Top 10 PR and marketing stunts and campaigns of May 2017
By Rich Leigh on Friday, June 2, 2017
Firstly, apologies for missing a top ten post. They take quite a bit of time to put together and given everybody involved in the site does this voluntarily, I struggled to find the time! Here’s the last one we did, in case you missed it.
Secondly, since that post, my book, Myths of PR, became the best-selling PR book on Amazon. SERIOUSLY:
I know many of you will have been behind some of the sales and lovely reviews, so THANK YOU. It’s also just been confirmed that it will be out next year as an audio-book, having been picked up by Audible.
Thirdly – a bit of a long shot potentially, but if you have anything to do with putting events on in any way, shape or form, you might want to add your details here. We’re creating something and if you sign up, you’ll be among the first to find out about it when it’s live and good to go.
All that said, in reverse order (and based solely on the number of unique views each post received), here are the top ten PR and marketing campaigns throughout May 2017:
In a recent campaign for Ceska Pojistovna, the largest insurance company in the Czech Republic, Carl – an African Grey parrot – was trained to sell pet insurance by a Hollywood animal handler.
Video in the post.
A couple of years after the similarly executed ‘rugby ball in the wall’ stunt to mark the Rugby World Cup, a dragon has appeared atop Cardiff Castle overnight to celebrate this weekend’s Champions League final, being held in the city.
McDonald’s has created a new utensil that finally (?) lets dinners turn their fries into a more successful scooping machine for those pesky sauce and toppings spillages.
Praise be, eh? Here’s the introductory video, which has been viewed more than 2m times.

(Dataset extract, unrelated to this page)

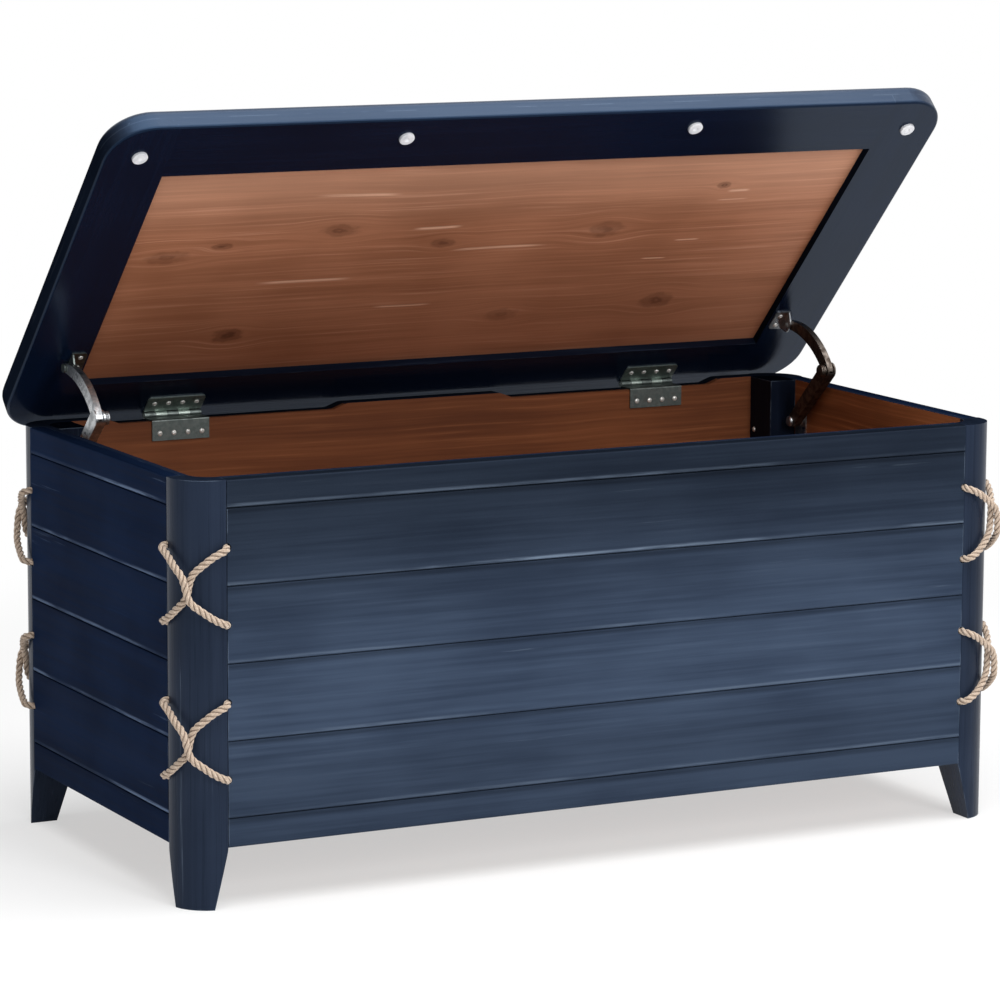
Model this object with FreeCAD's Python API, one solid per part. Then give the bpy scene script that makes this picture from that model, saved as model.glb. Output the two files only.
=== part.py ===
import FreeCAD, Part
import math
import os

Vector = FreeCAD.Vector
Placement = FreeCAD.Placement
Rotation = FreeCAD.Rotation
UP = Vector(0, 0, 1)
ACROSS = Vector(1, 0, 0)
INWARD = Vector(0, 1, 0)

# Lengths are in millimetres: X runs along the chest, Y towards its back, Z up from the floor.

# Case of boards between four corner posts
case_length = 1084.0
case_depth = 523.0
rim_height = 493.0
board_underside = 71.0
board_thickness = 18.0
top_strip_height = 32.0
bottom_strip_height = 34.0
plank_rows = 4
board_ease = 2.5
tongue_height = 6.0
tongue_thickness = 6.0
tongue_clearance = 0.3

# Corner posts, with a quarter-round outside, a cove inside and legs tapered on the two inner sides
post_width = 52.0
post_round = 45.0
post_ease = 2.0
foot_width = 35.0

# Cedar lining, floor and the pieces that carry them
lining_thickness = 8.0
floor_thickness = 9.0
cleat_size = 18.0
block_width = 37.0
block_depth = 52.0
block_clearance = 0.3
block_screw_drop = 69.0
block_screw_inset = 10.0

# Reliefs in the rim of the back wall, where the hinges lie
relief_start = 108.0
relief_end = 433.0
relief_depth = 7.0
relief_run = 19.0
relief_ease = 6.0

# Lid: a top board on a frame of stiles and rails with a cedar panel set into it
lid_side_overhang = 17.0
lid_rear_overhang = 17.0
lid_front_overhang = 12.5
lid_thickness = 30.0
lid_frame_thickness = 14.0
lid_panel_thickness = 4.0
lid_corner_round = 55.0
lid_top_round = 10.0
lid_under_round = 3.5
stile_width = 82.0
rear_rail_width = 80.0
front_rail_width = 85.5
lid_rest_angle = 45.5

# Bumpers under the lid
bumper_radius = 9.3
bumper_height = 3.5
bumper_ease = 1.2
bumper_dimple_radius = 3.4
bumper_dimple_depth = 1.4
middle_bumper_places = (-183.0, 205.0)
middle_bumper_setback = 32.5
corner_bumper_inset = 44.0
corner_bumper_setback = 49.5

# Butt hinges, whose case leaf wraps over the back wall
hinge_place = 335.0
hinge_width = 76.0
hinge_pin_drop = 2.6
leaf_thickness = 2.0
leaf_bend = 2.0
case_leaf_height = 24.0
lid_leaf_depth = 30.0
lid_leaf_ease = 4.0
knuckle_radius = 4.0
knuckle_count = 5
knuckle_clearance = 0.4
knuckle_gap = 0.3
pin_radius = 2.0
pin_clearance = 0.05
lid_hinge_gap = 0.2

# Screws, whose shanks end at the face of the wood, and the rounding of domed heads
dome_share = 0.9
screw_radius = 1.6
screw_head_radius = 3.3
screw_head_height = 1.7
screw_clearance = 0.1
hinge_screws = 4
hinge_screw_margin = 10.0
case_leaf_screw_drop = 15.0
lid_leaf_screw_reach = 19.0

# Lid stays: places are measured forward of the hinge axis and down from it
stay_lid_pivot_reach = 112.0
stay_lid_pivot_drop = 5.0
stay_wall_pivot_reach = 95.0
stay_wall_pivot_drop = 49.0
stay_arm_gap = 0.3
wall_plate_width = 26.0
wall_plate_rise = 22.0
wall_plate_fall = 32.0
wall_plate_thickness = 2.0
wall_plate_round = 8.0
wall_plate_screw_inset = 7.0
wall_boss_radius = 7.0
wall_boss_height = 3.0
rivet_radius = 3.0
rivet_head_radius = 7.0
rivet_head_height = 3.2
lower_arm_width = 12.0
lower_arm_sheet = 1.8
lower_arm_wall_radius = 7.5
lower_arm_elbow_radius = 10.0
upper_arm_sheet = 1.6
upper_arm_lid_radius = 5.5
upper_arm_middle_radius = 8.0
upper_arm_elbow_radius = 7.6
upper_arm_bow = 13.0
drum_radius = 8.5
drum_height = 7.0
drum_groove = 1.2
drum_turns = 3
lid_bracket_width = 34.0
lid_bracket_depth = 20.0
lid_bracket_thickness = 2.0
lid_bracket_round = 5.0
lid_bracket_screw_inset = 8.0
lid_rivet_radius = 2.7
lid_rivet_head_radius = 5.5
lid_rivet_head_height = 2.0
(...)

Three 2m tall pirate statues were spotted around the British coastline this month, in a stunt from Walt Disney Studios to promote ‘Pirates of the Caribbean: Salazar’s Revenge’, which has opened in cinemas nationwide.
Green Flag, a breakdown cover provider, wanted to convey how easy it is to switch to a different provider, and what better way to do this than hypnotize a bunch of die-hard football fans?!
You probably heard about this, but if you didn’t, in a campaign that had about a billion moving parts, Nike attempted to break the 2 hour marathon.
Well worth reading through Jack’s piece about this one. Unsurprisingly top stuff from Nike.
Ignore the beachball on the Thames effort from yesterday – this was actually a pretty decent idea done in a fun and relevant way.
Alongside some of the cast members, thousands of ‘runners’ took part in ‘the world’s first Slow Motion Marathon’ in downtown LA.
In an outdoor marketing effort during the recent Salone del Mobile in Milan – an annual furniture fair, ‘the Nescafé Hello Bench’ was unveiled. The bench got shorter when two people sat on it thanks to a couple of sensors, bringing strangers together over coffee.
As I say in the post – not sure the concept travels well, but a nice literal activation at a relevant event, nonetheless.
In their second stunt to make it into this month’s top 10, Nike created the ultimate pop-up for runners – the world’s first LED running track where you can actually race yourself.
The figure-of-eight arena takes up a whole city block in Manila and is shaped like a Nike LunarEpic running shoe. The 200 metre track is lined with LED screens which allow up to 30 runners to compete against an avatar of themselves at any one time.
In an effort to boost tourism, Visit Sweden has listed the entire country on Airbnb in a bid to appeal to younger travellers. It’s a brilliant campaign – here’s the profile.
Visit Sweden is trying to educate and interest people in the concept of ‘Allemansrätten’, or ‘the freedom to roam’.
‘Allemansrätten’ is a law that means that people are free to ‘camp, to hike, and explore, and to use natural resources at will’ – something anybody that lives elsewhere and has ever tried to camp might realise comes at a cost in many situations.